Fred Wilson, a partner at Union Square Ventures, which has invested in Twitter, for obvious reasons :
And I also noted that some of the best web companies of our time; Google, YouTube, Skype, and Facebook all launched without a business model and too their sweet time getting to one.
To me its really simple. You can’t monetize web services very well until you have an audience of scale. Jason Calacanis suggests that 10mm monthly uniques is where you have scale. I think it can be less in some cases (highly targeted services) and more in some cases (social nets). But every ounce of time, energy, money, and brainpower you spend on thinking about how to monetize will take you away from the goal of getting to scale. Because if you don’t get to scale, you don’t have a business anyway.
I have unlimited access to capital, but I still focus on building my business first and my scale second.
The “scale first, then find a business model” route only works as long as you’re in a bubble, like we are now. But if that bubble bursts before Twitter both gets to scale and finds their business model, they could be in big trouble.
Companies that already have a solid business model, especially those that are bubble-bursting resistant, on the other hand, should be able to clean up.
Unless you’re a VC, and you’re fine losing 99 times out of 100 as long as that one hit is massive, running a startup *IS* about revenue, not critical mass.
I think smart entrepreneurs would be far wiser to heed Don’s advice than the advice of Jason Calacanis and Fred Wilson. Don’s company has been in business for just over 5 years, has over 450,000 paying customers and generates over $10 million in revenue per year. More importantly, it has never taken any outside money and from all appearances, will probably never have to. Compare this to Plaxo, which has joined desperate startup Digg in hiring an investment bank to get itself sold: also around for 5 years, Plaxo has taken over $20 million to achieve the scale/critical mass Calacanis and Wilson describe but has yet to turn a profit. Where will its money come from? If it’s lucky, an idiot who wants to pay $100 million for something that hasn’t made a cent.
In other words, guys like Don may not have the “sexiest” businesses but they’re sitting on real money (the kind that you can touch and smell). Guys like Calacanis and Wilson spend most of their time sitting on paper money that they hope they can turn into real money by finding people who think they are getting a great deal on the Brooklyn Bridge.
Don’s comment gets to the heart of the following truths:
- Calacanis and Wilson are clearly advocating a model that only works in a bubble. They are not advocating the development of true businesses - they are advocating the development of wildly popular products that are rarely monetized effectively but that can hopefully be sold to companies whose executives have more money than brains. This is little more than gambling.

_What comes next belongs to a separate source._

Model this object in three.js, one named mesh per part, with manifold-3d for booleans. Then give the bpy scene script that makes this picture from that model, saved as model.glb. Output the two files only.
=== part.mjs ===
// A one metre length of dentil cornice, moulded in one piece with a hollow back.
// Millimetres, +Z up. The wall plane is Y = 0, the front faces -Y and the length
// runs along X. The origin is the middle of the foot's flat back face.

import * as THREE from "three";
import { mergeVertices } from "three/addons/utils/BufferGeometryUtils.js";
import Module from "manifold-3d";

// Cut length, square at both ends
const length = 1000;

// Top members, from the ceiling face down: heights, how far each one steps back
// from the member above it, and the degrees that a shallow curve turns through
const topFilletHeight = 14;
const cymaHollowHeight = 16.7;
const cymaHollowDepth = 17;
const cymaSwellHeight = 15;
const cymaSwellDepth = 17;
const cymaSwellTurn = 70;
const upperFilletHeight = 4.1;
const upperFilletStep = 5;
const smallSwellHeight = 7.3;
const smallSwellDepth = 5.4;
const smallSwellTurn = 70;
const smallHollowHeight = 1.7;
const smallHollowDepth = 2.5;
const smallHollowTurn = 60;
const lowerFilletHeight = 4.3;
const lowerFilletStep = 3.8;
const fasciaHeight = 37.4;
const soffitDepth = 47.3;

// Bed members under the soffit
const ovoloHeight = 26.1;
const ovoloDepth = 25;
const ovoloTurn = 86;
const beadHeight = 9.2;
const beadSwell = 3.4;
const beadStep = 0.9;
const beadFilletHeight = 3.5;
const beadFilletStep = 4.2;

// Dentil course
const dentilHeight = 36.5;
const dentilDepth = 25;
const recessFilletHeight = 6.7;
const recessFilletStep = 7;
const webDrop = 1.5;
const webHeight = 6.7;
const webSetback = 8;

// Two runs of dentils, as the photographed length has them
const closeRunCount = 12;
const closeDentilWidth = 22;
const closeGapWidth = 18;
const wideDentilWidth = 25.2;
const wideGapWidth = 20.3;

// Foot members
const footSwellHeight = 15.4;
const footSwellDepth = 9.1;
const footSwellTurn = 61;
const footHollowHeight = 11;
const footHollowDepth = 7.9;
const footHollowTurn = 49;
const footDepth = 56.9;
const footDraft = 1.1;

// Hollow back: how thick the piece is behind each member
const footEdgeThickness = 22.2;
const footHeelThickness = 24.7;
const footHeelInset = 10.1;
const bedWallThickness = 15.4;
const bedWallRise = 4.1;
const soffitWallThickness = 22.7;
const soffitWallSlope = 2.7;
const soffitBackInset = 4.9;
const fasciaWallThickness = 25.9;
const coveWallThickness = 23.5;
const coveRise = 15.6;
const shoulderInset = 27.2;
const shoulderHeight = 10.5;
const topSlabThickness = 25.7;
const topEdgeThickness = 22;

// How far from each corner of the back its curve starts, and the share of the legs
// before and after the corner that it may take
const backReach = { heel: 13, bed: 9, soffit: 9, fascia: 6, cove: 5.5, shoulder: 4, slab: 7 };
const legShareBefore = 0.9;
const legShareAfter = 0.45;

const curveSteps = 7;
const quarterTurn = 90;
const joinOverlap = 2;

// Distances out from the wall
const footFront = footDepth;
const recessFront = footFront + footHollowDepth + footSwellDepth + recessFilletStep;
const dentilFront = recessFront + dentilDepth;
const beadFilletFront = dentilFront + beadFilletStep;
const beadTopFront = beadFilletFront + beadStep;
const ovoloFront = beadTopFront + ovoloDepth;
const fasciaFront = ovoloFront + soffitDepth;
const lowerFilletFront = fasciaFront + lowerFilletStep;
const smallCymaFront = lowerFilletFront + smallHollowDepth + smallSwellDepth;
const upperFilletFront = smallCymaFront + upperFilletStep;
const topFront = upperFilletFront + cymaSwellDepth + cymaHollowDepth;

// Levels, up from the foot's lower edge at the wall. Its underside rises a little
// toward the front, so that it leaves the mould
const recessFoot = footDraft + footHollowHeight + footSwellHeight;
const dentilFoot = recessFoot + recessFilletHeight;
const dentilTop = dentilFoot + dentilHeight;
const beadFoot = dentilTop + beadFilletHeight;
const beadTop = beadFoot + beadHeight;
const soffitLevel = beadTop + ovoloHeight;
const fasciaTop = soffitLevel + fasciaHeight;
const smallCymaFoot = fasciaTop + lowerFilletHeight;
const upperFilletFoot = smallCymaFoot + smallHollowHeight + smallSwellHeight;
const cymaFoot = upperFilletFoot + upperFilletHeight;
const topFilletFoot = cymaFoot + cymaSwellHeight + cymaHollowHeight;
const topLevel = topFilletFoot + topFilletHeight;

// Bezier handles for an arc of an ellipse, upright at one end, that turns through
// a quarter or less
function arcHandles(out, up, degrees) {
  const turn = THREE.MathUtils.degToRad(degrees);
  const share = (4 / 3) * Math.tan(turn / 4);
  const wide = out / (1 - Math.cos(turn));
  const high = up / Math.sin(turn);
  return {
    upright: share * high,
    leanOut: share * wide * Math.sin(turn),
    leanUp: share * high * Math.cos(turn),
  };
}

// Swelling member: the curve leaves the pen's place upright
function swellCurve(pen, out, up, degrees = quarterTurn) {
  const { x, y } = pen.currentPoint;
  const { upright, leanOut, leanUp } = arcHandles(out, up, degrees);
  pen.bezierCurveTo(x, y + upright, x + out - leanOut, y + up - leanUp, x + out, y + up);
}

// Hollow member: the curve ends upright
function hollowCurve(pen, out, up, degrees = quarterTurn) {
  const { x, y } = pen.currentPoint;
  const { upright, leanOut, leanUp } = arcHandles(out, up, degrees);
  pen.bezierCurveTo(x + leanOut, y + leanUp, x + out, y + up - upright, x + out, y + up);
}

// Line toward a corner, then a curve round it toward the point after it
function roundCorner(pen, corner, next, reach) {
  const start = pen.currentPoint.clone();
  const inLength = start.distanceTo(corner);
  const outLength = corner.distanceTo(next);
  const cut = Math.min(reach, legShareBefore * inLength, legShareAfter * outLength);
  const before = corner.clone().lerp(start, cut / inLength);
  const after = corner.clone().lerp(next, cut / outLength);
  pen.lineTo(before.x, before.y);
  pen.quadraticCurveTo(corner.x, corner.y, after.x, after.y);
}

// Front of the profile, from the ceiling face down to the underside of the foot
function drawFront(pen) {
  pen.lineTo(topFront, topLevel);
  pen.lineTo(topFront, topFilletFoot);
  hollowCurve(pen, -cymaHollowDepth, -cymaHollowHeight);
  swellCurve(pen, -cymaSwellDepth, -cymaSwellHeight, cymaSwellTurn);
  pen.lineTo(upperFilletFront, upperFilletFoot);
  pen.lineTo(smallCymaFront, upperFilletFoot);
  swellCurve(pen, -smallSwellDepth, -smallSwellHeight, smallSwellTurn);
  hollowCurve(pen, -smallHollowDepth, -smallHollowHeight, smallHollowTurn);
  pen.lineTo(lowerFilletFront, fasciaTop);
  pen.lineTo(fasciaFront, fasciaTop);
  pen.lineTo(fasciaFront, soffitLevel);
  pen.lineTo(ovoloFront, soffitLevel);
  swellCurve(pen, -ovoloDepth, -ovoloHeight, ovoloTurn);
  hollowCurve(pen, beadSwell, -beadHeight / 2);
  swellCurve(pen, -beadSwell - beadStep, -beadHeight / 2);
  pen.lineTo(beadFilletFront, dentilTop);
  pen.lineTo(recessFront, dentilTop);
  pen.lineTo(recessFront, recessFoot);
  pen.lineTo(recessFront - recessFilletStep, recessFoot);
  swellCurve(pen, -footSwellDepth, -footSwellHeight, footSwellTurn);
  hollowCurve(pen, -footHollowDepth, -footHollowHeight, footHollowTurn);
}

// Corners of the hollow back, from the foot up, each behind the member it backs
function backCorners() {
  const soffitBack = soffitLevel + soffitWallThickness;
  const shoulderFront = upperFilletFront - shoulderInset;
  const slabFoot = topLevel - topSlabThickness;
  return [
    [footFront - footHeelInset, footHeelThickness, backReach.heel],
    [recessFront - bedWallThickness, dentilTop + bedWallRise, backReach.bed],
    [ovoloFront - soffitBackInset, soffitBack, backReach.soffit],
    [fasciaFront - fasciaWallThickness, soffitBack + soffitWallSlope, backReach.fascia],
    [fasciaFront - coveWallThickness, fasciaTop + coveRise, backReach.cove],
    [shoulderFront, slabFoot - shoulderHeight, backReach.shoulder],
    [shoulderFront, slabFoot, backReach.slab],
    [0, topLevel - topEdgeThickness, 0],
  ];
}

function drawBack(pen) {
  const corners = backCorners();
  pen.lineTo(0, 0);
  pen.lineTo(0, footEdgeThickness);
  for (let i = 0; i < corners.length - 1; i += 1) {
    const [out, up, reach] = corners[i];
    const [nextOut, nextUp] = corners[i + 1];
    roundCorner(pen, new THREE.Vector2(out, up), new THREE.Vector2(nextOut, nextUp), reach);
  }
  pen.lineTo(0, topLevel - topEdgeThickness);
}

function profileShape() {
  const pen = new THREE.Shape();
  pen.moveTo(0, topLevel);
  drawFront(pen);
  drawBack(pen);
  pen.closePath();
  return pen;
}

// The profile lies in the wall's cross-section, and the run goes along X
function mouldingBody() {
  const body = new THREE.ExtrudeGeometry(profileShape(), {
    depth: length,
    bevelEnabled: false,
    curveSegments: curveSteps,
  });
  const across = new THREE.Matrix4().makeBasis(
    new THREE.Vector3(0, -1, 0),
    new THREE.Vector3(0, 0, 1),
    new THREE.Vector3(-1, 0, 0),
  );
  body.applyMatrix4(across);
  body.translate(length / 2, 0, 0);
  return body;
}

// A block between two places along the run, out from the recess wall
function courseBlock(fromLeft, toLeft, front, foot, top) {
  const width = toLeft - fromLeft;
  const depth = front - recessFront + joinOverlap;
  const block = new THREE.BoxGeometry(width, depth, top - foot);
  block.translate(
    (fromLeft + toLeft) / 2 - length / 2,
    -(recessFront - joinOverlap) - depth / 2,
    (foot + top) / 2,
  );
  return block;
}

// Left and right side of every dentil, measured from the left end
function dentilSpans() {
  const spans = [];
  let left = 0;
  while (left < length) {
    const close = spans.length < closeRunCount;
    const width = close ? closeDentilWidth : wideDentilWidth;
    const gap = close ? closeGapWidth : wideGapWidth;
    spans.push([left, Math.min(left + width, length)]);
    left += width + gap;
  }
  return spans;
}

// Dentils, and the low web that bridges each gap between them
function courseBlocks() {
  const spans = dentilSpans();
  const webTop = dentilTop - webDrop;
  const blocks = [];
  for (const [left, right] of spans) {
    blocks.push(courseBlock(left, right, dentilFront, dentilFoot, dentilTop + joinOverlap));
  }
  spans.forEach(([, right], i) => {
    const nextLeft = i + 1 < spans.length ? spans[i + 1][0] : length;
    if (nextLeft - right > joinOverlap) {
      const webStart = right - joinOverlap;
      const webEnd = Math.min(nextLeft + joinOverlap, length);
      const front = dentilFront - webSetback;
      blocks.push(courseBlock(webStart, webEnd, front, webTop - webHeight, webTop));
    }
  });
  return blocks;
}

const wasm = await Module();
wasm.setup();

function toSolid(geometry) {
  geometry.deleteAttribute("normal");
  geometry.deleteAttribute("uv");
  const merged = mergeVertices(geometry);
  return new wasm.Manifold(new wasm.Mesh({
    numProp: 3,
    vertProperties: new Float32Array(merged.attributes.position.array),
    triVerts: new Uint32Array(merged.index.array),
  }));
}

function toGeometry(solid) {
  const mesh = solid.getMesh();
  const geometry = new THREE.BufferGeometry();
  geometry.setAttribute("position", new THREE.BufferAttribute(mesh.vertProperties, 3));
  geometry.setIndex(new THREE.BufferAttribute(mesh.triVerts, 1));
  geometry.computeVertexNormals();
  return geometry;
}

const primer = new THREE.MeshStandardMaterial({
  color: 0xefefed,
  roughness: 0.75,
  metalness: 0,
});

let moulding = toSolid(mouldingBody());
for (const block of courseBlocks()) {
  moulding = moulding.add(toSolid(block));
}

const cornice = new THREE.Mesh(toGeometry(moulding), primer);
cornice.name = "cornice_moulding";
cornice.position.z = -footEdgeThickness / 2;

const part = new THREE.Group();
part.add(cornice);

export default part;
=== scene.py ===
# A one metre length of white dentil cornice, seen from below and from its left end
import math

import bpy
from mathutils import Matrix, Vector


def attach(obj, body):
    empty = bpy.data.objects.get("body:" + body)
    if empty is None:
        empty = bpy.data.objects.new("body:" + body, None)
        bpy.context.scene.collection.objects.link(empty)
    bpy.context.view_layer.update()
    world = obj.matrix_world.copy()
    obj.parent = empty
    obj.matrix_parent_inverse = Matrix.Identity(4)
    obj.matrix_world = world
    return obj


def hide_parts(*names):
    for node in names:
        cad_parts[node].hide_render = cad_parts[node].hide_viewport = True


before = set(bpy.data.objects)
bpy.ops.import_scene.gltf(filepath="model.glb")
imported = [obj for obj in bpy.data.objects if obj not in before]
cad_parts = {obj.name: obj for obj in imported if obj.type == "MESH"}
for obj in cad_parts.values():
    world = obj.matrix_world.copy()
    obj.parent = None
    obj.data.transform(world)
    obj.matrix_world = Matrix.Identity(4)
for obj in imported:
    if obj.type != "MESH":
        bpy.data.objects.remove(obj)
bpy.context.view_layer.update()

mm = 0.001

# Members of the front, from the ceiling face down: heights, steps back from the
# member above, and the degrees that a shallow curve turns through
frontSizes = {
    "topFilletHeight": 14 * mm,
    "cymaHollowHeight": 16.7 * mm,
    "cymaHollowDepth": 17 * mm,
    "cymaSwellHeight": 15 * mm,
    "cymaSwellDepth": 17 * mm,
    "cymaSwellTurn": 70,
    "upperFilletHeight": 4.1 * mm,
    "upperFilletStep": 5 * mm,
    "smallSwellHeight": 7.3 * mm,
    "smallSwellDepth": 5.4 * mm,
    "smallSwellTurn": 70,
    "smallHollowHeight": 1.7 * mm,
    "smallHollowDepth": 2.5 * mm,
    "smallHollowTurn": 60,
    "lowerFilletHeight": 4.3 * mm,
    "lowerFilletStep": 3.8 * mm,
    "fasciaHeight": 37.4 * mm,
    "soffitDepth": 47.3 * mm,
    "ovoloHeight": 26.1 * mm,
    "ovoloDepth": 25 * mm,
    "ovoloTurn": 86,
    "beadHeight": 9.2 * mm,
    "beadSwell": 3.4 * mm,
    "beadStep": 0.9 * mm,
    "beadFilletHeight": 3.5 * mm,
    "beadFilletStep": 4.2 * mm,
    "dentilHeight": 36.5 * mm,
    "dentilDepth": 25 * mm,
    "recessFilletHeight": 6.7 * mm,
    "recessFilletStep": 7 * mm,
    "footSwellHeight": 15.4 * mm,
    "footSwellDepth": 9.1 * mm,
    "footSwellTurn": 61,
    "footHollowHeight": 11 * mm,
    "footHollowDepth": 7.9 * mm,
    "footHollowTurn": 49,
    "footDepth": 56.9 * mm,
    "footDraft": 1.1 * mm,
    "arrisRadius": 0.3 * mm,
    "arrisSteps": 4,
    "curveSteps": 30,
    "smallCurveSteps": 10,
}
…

- When you have a solid business model, you can make money in both good markets and bad markets. As I have pointed out, with a possible recession on the horizon, smart startups will consider the potential implications of an economic slowdown.

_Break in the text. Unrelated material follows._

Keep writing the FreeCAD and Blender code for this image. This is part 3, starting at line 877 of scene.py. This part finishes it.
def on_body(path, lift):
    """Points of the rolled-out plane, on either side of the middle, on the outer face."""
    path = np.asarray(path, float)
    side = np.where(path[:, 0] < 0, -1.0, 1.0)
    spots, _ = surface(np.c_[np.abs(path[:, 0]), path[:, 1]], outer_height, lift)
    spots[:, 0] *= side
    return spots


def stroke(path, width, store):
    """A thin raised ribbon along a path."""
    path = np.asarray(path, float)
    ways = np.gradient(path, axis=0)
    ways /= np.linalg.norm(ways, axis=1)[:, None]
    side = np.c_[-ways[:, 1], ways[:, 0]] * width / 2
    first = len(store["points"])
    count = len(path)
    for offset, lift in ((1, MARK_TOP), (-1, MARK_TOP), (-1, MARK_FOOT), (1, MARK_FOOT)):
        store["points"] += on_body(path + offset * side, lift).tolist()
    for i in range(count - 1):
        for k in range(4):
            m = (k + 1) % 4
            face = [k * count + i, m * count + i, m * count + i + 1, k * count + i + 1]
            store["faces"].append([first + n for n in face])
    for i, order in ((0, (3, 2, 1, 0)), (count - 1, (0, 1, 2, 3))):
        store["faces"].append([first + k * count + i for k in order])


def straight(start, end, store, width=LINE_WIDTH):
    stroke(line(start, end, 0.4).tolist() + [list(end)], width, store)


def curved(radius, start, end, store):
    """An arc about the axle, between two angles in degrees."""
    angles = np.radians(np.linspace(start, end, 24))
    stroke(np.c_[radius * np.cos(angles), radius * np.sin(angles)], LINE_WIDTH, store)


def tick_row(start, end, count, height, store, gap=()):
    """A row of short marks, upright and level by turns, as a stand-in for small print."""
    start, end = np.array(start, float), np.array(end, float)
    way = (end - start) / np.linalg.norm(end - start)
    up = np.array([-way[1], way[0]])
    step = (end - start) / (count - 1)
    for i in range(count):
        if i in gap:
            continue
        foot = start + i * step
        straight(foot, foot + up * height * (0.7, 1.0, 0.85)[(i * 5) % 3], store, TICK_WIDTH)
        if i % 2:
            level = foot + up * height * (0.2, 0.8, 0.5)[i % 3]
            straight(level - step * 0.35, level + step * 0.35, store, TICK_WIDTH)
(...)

- Entrepreneurs who take advice from VCs should remember that VCs can theoretically still win even if almost all of their portfolio companies fail. They play a numbers game and those numbers are not in favor of the entrepreneurs at their portfolio companies. They’re far more likely to end up like Edgeio than they are like YouTube, which is essentially the startup equivalent of the person who wins $10 million playing the penny slots in Vegas.
At the end of the day, Twitter is irrelevant (I personally think it’s a useless service that, at best, is used by useless people, and at worst, wastes the time of people who could be doing something useful). The debate over the importance of revenue is really a simple one for every entrepreneur: are you building a business or are you gambling? Twitter might become a billion dollar company but if it does, it will likely have done so by gambling, not by building a business.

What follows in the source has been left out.